For example, if you look at the Lightning Network, the Lightning Network is great. I love the Lightning Network, but it has some real drawbacks and operational hassles. Its hard to keep channels open, and there are all sorts of sophisticated attacks to worry about. We havent seen the proliferation of mobile wallets for the Lightning Network that can pair with anybody and open channels with anybody. Right now, the Lightning Network wallets that work on mobile are channels opened with specific Lightning service providers. If you just read the Lightning Network whitepaper, it would be hard to predict all of these different difficulties.

My attitude towards layer 2 is “seeing is believing”. So rather than being bullish, I am more on the sidelines. I personally rely on L2 developers. When people create L2 on Bitcoin, they can add whatever they want on L2, and if they are careful, they don’t cause MEV or centralization on the base layer. This is what I expect, and I am counting on the development of L2. If L2 has this transaction or other features, people can transfer runes to L2, do anything on L2, and then settle it back to the main chain, which is a future feature I hope for.

Jasmine: You mentioned in a tweet that you would rather invest in some centralized service projects than some Layer 2. I would like to ask you about your views on decentralization. Is decentralization really that important in all these ecosystems?
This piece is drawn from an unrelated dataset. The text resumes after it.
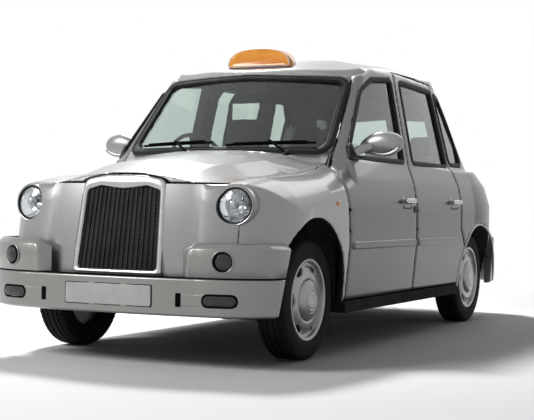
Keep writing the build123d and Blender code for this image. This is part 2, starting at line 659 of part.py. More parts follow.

Casey: First of all, to be clear, decentralization is best, followed by centralized services that deliver on their promises. If you cant be decentralized, then centralized services are acceptable if they work. In the market competition, good services will survive and bad services will be eliminated. Even in the competition among centralized services, this is true. The worst case is the services that claim to be decentralized but are actually either centralized or simply dont work. My comments are actually directed at those who invest in decentralized projects that dont work at all or are just an excuse to issue tokens and then sell them to people. So I prefer to invest in decentralized projects that actually work, but a lot of the investment I see today goes to decentralized projects that have no chance of success.

If people have to choose between a decentralized project that is doomed to fail and a centralized service that provides a useful service, I would rather people invest in a centralized service that actually delivers on its promise. For example, in the US, the best centralized service to buy Bitcoin is probably River. Its a very simple Bitcoin financial service platform where you can buy Bitcoin, transfer money, and so on. I think it would be great if every country had one or two companies like River that provide people with a safe and easy way to get Bitcoin. I would rather see that than a bunch of L2s that will never work. So this is not about centralization vs. decentralization, its about centralization vs. fake decentralization. In this case, I will always choose the functional centralized alternative. I would like to see some very good centralized exchanges that focus only on Bitcoin or Runes, listing every Runes. I think that would be very interesting and fill a gap in the ecosystem.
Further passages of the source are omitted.